В сложившейся ситуации попытаться снова завести двигатель и уйти на максимально возможной скорости по дороге, которая шла на подъем, было, пожалуй, самым бессмысленным. Машина, медленно карабкающаяся в гору, стала бы идеальной мишенью. `Только не стреляй и не бойся` - тихо сказал водитель и неторопливо открыл дверь кабины. Вероятно, в ту самую минуту с небес неслышно спустился ангел-хранитель и стал руководить моими действиями. Каждое последующее движение, жест, слово, оказались в той ситуации единственно верными, словно направлялись откуда-то сверху. Я успел дослать патрон в патронник своего старенького ТТ, заткнуть его обратно за пояс, впрочем, вряд ли он мог мне помочь в ту минуту, открыл дверь машины и пошел к сидящим у воды людям. Все происходящее было для них настолько неожиданным, что в ответ на мое `Салам алейкум` одни лишь беззвучно пошевелили губами, другие произнесли нечто нечленораздельное. Я подошёл к роднику и стал умываться. Сидевшие вокруг наблюдали за мной как загипнотизированные: без движений, без слов, без эмоций. Умывшись холодной родниковой водой, я повернулся к человеку, который по всем признакам был среди них старшим, и неожиданно для себя самого, спросил: `Тарбуза ширин аст?` (Арбуз сладкий?) До сих пор, вспоминая иногда тот, уже далекий день, который реально мог стать для меня последним, не могу понять, почему я произнес именно эту фразу. Заданный вопрос, взорвал гнетущую, не предвещавшую ничего хорошего, тишину. Простой и незамысловатый вопрос произвел совершенно неожиданное действие: все захохотали так, словно в жизни не слышали ничего более смешного. Все разом загалдели, а человек, сидевший возле арбуза стал поспешно его нарезать, протягивая мне и подошедшему следом водителю, крупные ломти арбуза. Теоретически, с этой минуты можно было уже не опасаться за свою жизнь - заработал многовековой, впитанный с молоком матери, закон восточного гостеприимства. Я превратился в гостя, в путника, подошедшего `на огонек` и разделившего нехитрую трапезу. Не поделиться в тот момент со мной куском хлеба или арбуза, а тем более угрожать моей жизни, для афганца было бы так же противоестественно, как нанести оскорбление собственным отцу или матери. Ситуацию в тот момент мог испортить только обкурившийся фанатик, не контролирующий своих действий. К счастью, среди тех, с кем мы повстречались в тот день у родника, таких не оказалось.

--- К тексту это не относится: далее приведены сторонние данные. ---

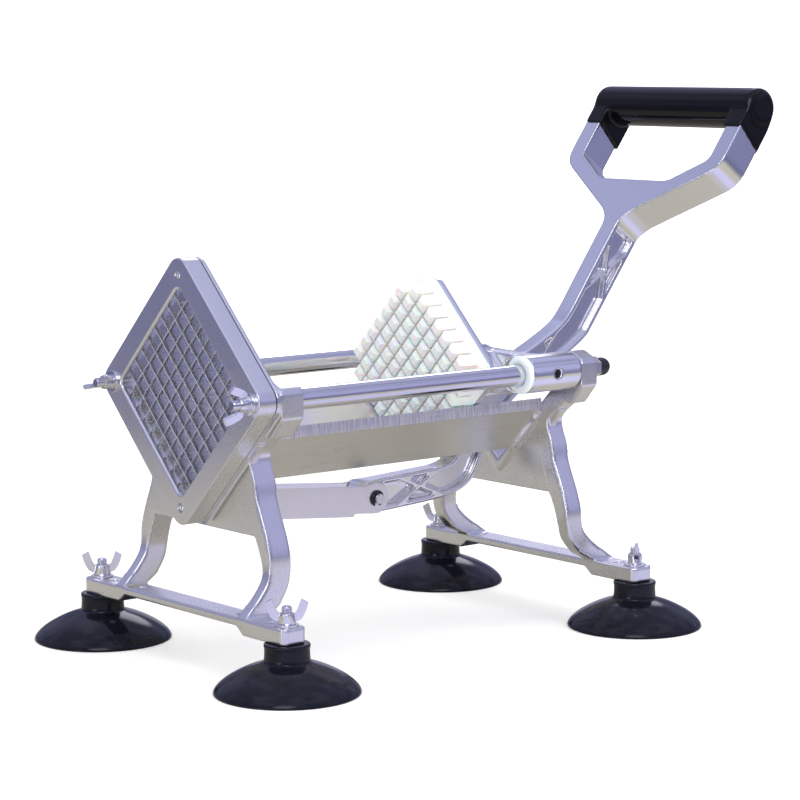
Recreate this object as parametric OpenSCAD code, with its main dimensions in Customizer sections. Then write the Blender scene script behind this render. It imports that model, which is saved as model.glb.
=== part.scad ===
// Bench-top french fry cutter. A lever drives a pegged pusher along two guide
// rods, through a V-shaped bed and against a square grid of blades.
// +X is the operator's right when facing the handle end, +Y runs from the
// cutting head to the handle, +Z is up and z = 0 is the bench.

/* [Cutting grid] */
// Side of the square sticks that the grid cuts
stick = 9.525; // [8:0.025:11]
// Number of sticks along one side of the grid
cells = 9; // [7:1:10]
// Thickness of a blade strip
blade_t = 0.8; // [0.5:0.1:1.2]
// Depth of a blade strip along the cut
blade_depth = 10.8; // [6:0.2:11.2]
// Length of the ground edge of a blade strip
blade_grind = 2.2; // [1:0.2:3]
// Length of each blade end that sits in the holder
blade_seat = 3; // [2:0.5:4]

/* [Blade holder] */
// Width of the holder's rim round the opening
holder_rim = 12.9; // [11:0.1:16]
// Thickness of the holder
holder_t = 12.3; // [11:0.1:16]
// Radius of the holder's outer corners
holder_corner_r = 10; // [4:0.5:12]
// Radius of the corners of the holder's opening
hole_corner_r = 5; // [2:0.5:8]
// Width of the bevel round the front of the holder's opening
lip = 1.1; // [0.6:0.1:2]
// Depth of the blade edges behind the holder's face
blade_inset = 2.6; // [1:0.1:3]
// Gap between the outer sticks and the side of the castings' opening
open_margin = 1.14; // [0.8:0.02:2]

/* [Guide rods] */
// Diameter of a guide rod
rod_d = 12.7; // [10:0.1:14]
// Distance of each rod outside the corner of the castings' opening
rod_out = 4.7711; // [4:0.1:9]
// Height of the rods and of the grid's centre above the bench
head_z = 158.3; // [150:0.1:175]
// Diameter of the threaded ends of the rods
rod_stud_d = 6; // [5:0.5:8]

/* [Bed] */
// Distance between the two end castings
bed_len = 211.5; // [195:0.5:240]
// Thickness of the bed's two plates
bed_t = 5; // [3:0.1:5.5]
// Drop from the centre line of the rods to the bed's rims
bed_rim_drop = 19.3; // [17:0.1:24]
// Height of the plates' edges beside the slot
bed_edge = 1.2; // [0.8:0.1:3]
// Gap between the lever and each side of the bed's slot
slot_gap = 1; // [0.6:0.1:2.5]

/* [End castings] */
// Thickness of the plate that the blade holder is clamped to
flange_t = 3.2; // [2.5:0.1:5]
// Depth of the front casting behind that plate
front_t = 15.4; // [12:0.1:18]
// Depth of the rear casting
rear_t = 12.9; // [10:0.1:16]
// Thickness of the webs between the legs
web_t = 5; // [3:0.5:8]
// Width of a front leg
front_leg_t = 8; // [6:0.5:10]
// Width of a rear leg
rear_leg_t = 10; // [7:0.5:11]
// How far the outside of the legs stands inside the rods' centre lines
leg_in = 2.8; // [0:0.1:8]
// Height of the webs' lower edge
web_z = 80; // [76:0.5:82]
// How far the front foot bar stands in front of the casting's back
front_reach = 24.8; // [18:0.2:30]
// How far the rear foot bar stands behind the rear casting's back
rear_reach = 18.4; // [12:0.2:26]

/* [Feet] */
// Width of a foot bar
bar_w = 17; // [14:0.5:22]
// Thickness of a foot bar at its end pads
bar_t = 9.4; // [8:0.1:12]
// How far the middle of a foot bar is relieved from below
bar_relief = 4.6; // [2:0.1:5]
// Distance of each suction cup's stud outside the leg
cup_out = 27.1; // [24:0.1:30]
// Length of a foot bar past the stud
bar_over = 8; // [7:0.1:14]
// Radius of a suction cup's rim
cup_r = 41.3; // [34:0.1:46]
// Height of a suction cup
cup_h = 28; // [24:0.5:34]
// Diameter of a suction cup's neck
cup_neck_d = 25.5; // [20:0.5:28]
// Diameter of the studs of the cups
foot_stud_d = 6; // [5:0.5:6.5]
// Diameter of the screw-down holes
screw_hole_d = 5.5; // [4:0.5:6]
// Distance of the inner screw-down holes inside the outer faces of the legs
inner_hole_in = 14.2; // [13.5:0.1:24]
// Distance of the outer screw-down holes outside the legs
outer_hole_out = 13.5; // [11:0.1:15.5]

/* [Carriage] */
// Outer diameter of the sleeves that slide on the rods
sleeve_d = 23; // [21:0.5:24]
// Length of a sleeve
sleeve_len = 39.5; // [30:0.5:45]
// Gap left between the sleeves and the rear casting at rest
rest_gap = 1.3; // [0.5:0.1:3]
// Gap left between the bushes and the front casting at full stroke
front_gap = 2.2; // [1:0.1:6]
// Thickness of the plate behind the pusher block
plate_t = 5; // [4:0.5:7]
// Distance from the plate's back to the front of the sleeves
plate_lead = 9; // [7:0.5:12]
// Diameter of the lever's pivot pin
pivot_d = 10; // [8:0.5:12]
// Distance of the pivot in front of the sleeves' rear end
pivot_back = 22.5; // [20:0.5:26]

/* [Pusher] */
// Full thickness of the pusher block
block_t = 20.2; // [18:0.1:26]
// Gap between the blades' back edges and the grooves' roots at full stroke
root_gap = 0.4; // [0.2:0.1:2]
// Width of the grooves between the pegs
groove_w = 1.5; // [1.3:0.1:2.2]
// Bevel round the tip of a peg
peg_bevel = 2.2; // [1:0.1:3]
// Radius of the pusher's outer corners
pusher_corner_r = 11; // [8:0.5:14]
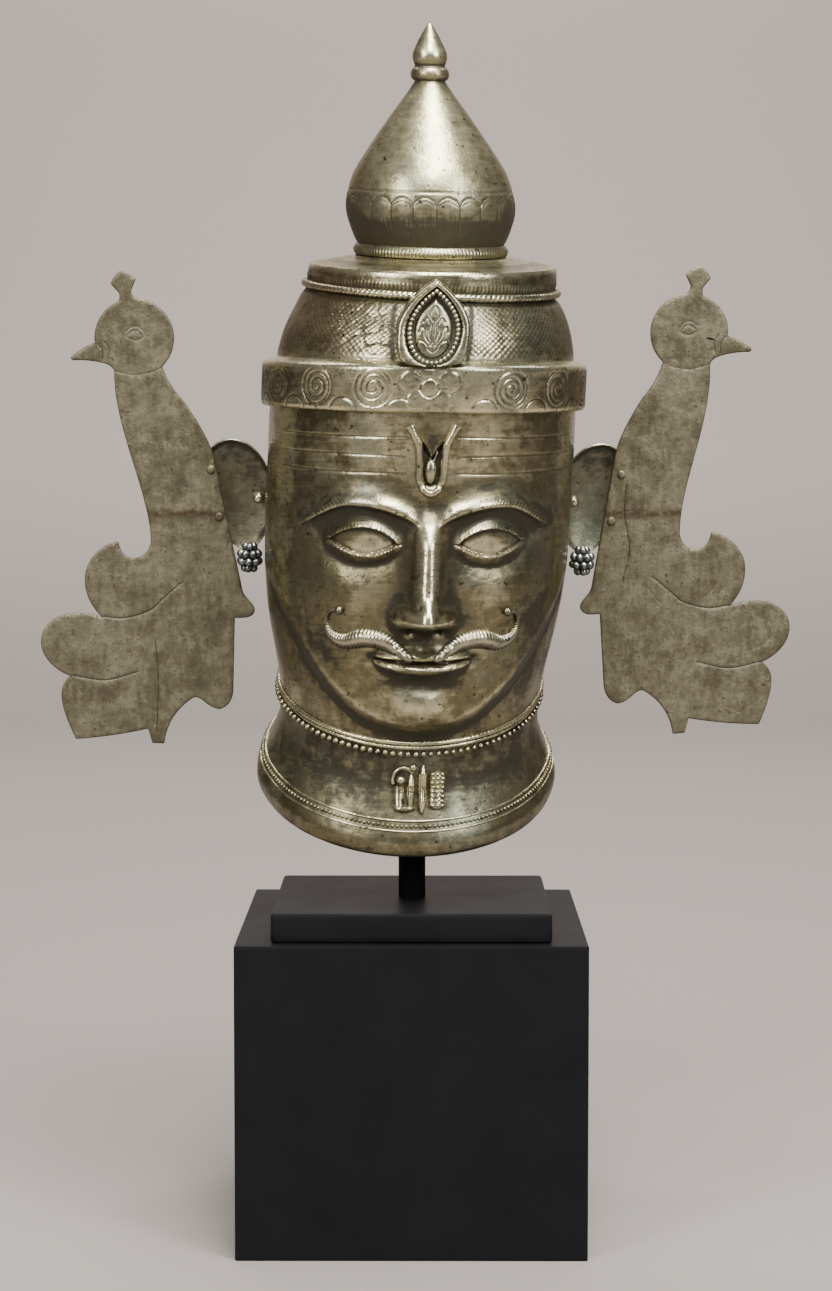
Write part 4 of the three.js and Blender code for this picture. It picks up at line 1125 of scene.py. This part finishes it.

Не помню, о чем шел разговор. Мы мирно расстались минут через десять - самых долгих в моей жизни, показавшихся целой вечностью. Прощание было почти трогательным.
Оставшуюся часть пути до Герата мы ехали молча. `Ходо хафезе шомо - храни вас бог` сказал водитель на прощание, протягивая руку. `Ходо хафез - храни бог` - ответил я, прощаясь с еще одним попутчиком на бесконечных афганских дорогах.